Close to the Steine, the majority of houses were tall and narrow due to land costs because of its role as the centre of fashion. The majority of the social events were held either on it or in the assembly rooms, the theatre and other public pleasure buildings nearby.

Rapid expansion
The development of the coast road by 1820 helped to change what was built in the town because it linked the two sides and the centre together more conveniently. The demand for bigger houses also reflected a major change in the use of the resort by visitors. Regency Square, Brunswick and Kemp Towns, Richmond Terrace and Portland Place are examples of the new, bigger and more coherent projects. More wanted to entertain at home, so public facilities such as assembly rooms declined and this was one reasons why the Castle Inn was shut. This enabled the Prince Regent to complete his purchase of the building and demolish it, saving the assembly room to convert to his private chapel, the Royal Chapel (not to be confused with the Chapel Royal in North Street).

The change in taste also explains the development of purpose built hotels such as the Bedford and the Royal Albion and the conversion of groups of houses into hotels letting apartments. Brighton was also transformed by many other new projects such as the construction of the Chain Pier and the related work stabilising the eastern cliffs, the development of St Peter’s and many other places of worship, and street widening in the old town. Some projects, such as Brighton (now Queen’s) Park and Ireland’s Gardens never fulfilled the aspirations of their owners. Several grand schemes were never begun.
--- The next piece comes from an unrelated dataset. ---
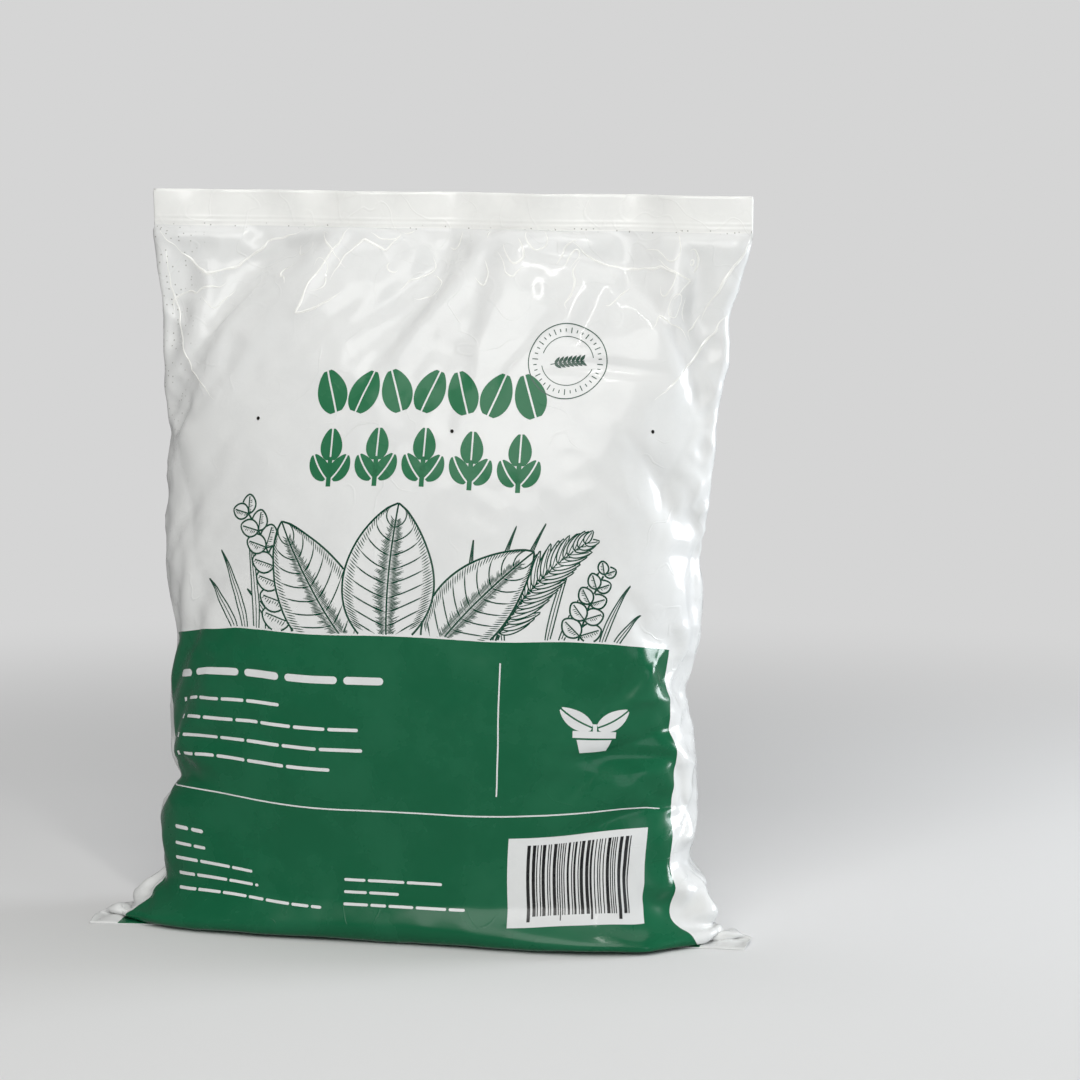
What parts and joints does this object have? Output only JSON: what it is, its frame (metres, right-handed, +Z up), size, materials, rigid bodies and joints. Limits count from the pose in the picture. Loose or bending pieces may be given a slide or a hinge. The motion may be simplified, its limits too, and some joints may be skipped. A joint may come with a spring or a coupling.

From the recession to the railway
The euphoria could only last so long and in Brighton a recession which started in the later 1820s and continued until after the opening of the railway to London also resulted in some projects never being finished as intended, such as Adelaide Crescent and Furze Hill (both by Decimus Burton).

The railway was opposed by many influential residents from the mid 1820s until the mid 1830s when residents recognised that communications had to be improved to help the town to revive. The opening of the London to Brighton line in 1841 did not immediately improve matters; the national economy had to improve enough for confidence in spending on leisure activities such as holidays to return. By the mid 1840s the town was quickly recovering. One sign of that was the return of over-ambitious projects, such as those shown in the exhibition.

Architectural styles changed. Housing schemes such as Park Crescent (on part of Ireland’s Gardens) and Clifton were designed in variants of the Italianate style pioneered by architects such as Charles Barry who used it for St Andrews in Waterloo Street in the mid 1820s. The ‘Regency’ style became unfashionable. For public buildings such as the new Infirmary, Gothic was a popular style.

Many of the prints indicate that there were crowded streets behind the elegant facades along main roads and remind us that most of the resort’s population lived in small homes which we would regard as overcrowded. It is in some of these areas, so well recorded by photographers in the later nineteenth and early twentieth centuries, that served as the centres from which, periodically, infectious diseases spread into areas inhabited by visitors and threatened the reputation of the resort. They also show the importance of the main thoroughfares for high class housing which overlooked either the gardens or the sea. Georgian, Regency and Victorian society regarded the care of the publicly owned gardens and the coast road as keys to the image and prosperity of the resort. A good image, as projected by so many of these prints and watercolours, was essential to towns then as much as it is today. That is a key message of so many of these intriguing depictions of how the Brighton and Hove emerged. The majority show the townscape at its best.